Saturday, November 04, 2006

Energy R&D Funding

I was surprised to learn how little the US is investing in energy research and development.

In the United States, annual federal spending for all energy research and development — not just the research aimed at climate-friendly technologies — is less than half what it was a quarter-century ago. It has sunk to $3 billion a year in the current budget from an inflation-adjusted peak of $7.7 billion in 1979, according to several different studies.
That is crazy. As the environmental and geo-political reasons get stronger to reduce our usage of fossil fuels, we are investing less in R&D. While President Bush is looking to increase this to $4.2 billion in 2007, this is still an order of magnitude lower then we need.

I think we should increase energy research and development funding to $30 billion a year. I have called for a $2 gasoline tax and using part of the revenue for increased research and development. Greg Mankiw estimates a $1 gasoline tax leading to $100 billion in tax revenue. At $2, that would generate $200 billion. Take $30 billion of that to fund energy R&D and use the other $170 billion to offset other taxes, possibly the payroll tax.

Green Car Congress has been documenting some of the DOE research grants, and while I like them, they are way too small in size. $8.6 million for alternative fuels, $700,000 for poplar trees, $16 million for Electric Vehicles, $100 million for fuel cells, $64 million for biomass to hydrogen, $17.5 million for biofuels research. Only Only $416 million was spent last year on climate-friendly, renewable technologies like wind, solar power, cellulosic ethanol and hydrogen.
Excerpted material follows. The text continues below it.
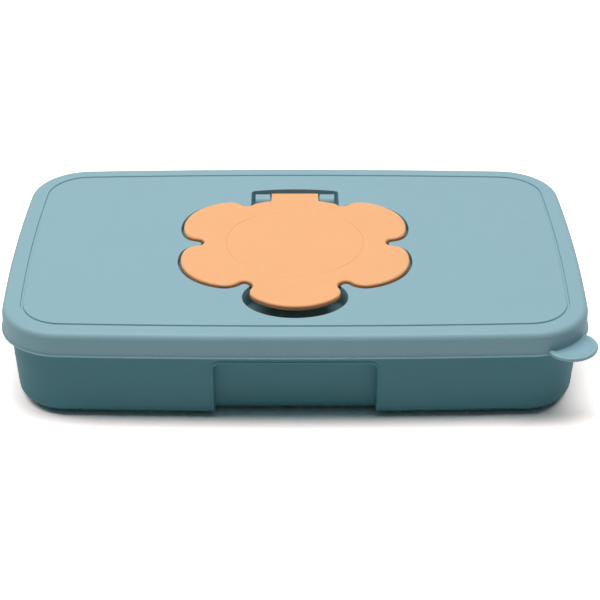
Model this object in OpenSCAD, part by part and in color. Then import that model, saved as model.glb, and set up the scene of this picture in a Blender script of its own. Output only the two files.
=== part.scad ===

To put government R&D spending in comparison:
Federal spending on medical research, by contrast, has nearly quadrupled, to $28 billion annually, since 1979. Military research has increased 260 percent, and at more than $75 billion a year is 20 times the amount spent on energy research.

“We’ve got a $12 trillion capital investment in the world energy economy and a turnover time of 30 to 40 years,” said John P. Holdren, a physicist and climate expert at Harvard University and president of the American Association for the Advancement of Science. “If you want it to look different in 30 or 40 years, you’d better start now.”
Lets spend as much on energy R&D as we do on medical research.

The US is not alone in underfunding.
Internationally, government energy research trends are little different from those in the United States. Japan is the only economic power that increased research spending in recent decades, with growth focused on efficiency and solar technology, according to the International Energy Agency.
If the US was smart, we would ask other countries to match our increase in spending. The benefits of this R&D will help everyone in the world, so why shouldn't every country pitch in? The Europeans and Japanese get the benefits of US R&D in pharmaceuticals without paying their fair share. If American tax payers are going to be asked to fund the development of next generation energy sources, so should the Europeans and Japanese.

What should the increase in funding for R&D go towards? Increased efficiency of solar panels, new battery technology for cars, a way to store large amounts of energy from solar and wind power, improvements in bio-fuels, new nuclear technology, carbon sequestering, and other new radical ideas. Who knows where the winners will be, so invest in a portfolio of different ideas. Invest in the basic science and ideas that are 10 years or more from being practical.

Some might ask why the private market can't handle this.
While private investors and entrepreneurs are jumping into alternative energy projects, they cannot be counted on to solve such problems, economists say, because even the most aggressive venture capitalists want a big payback within five years.
It is all about time frame. Let private industry fund the ideas that are only a few years away from prime time, but have government fund the long range ideas. This was a successful strategy with respect to the Internet and microprocessors and it will be for energy as well.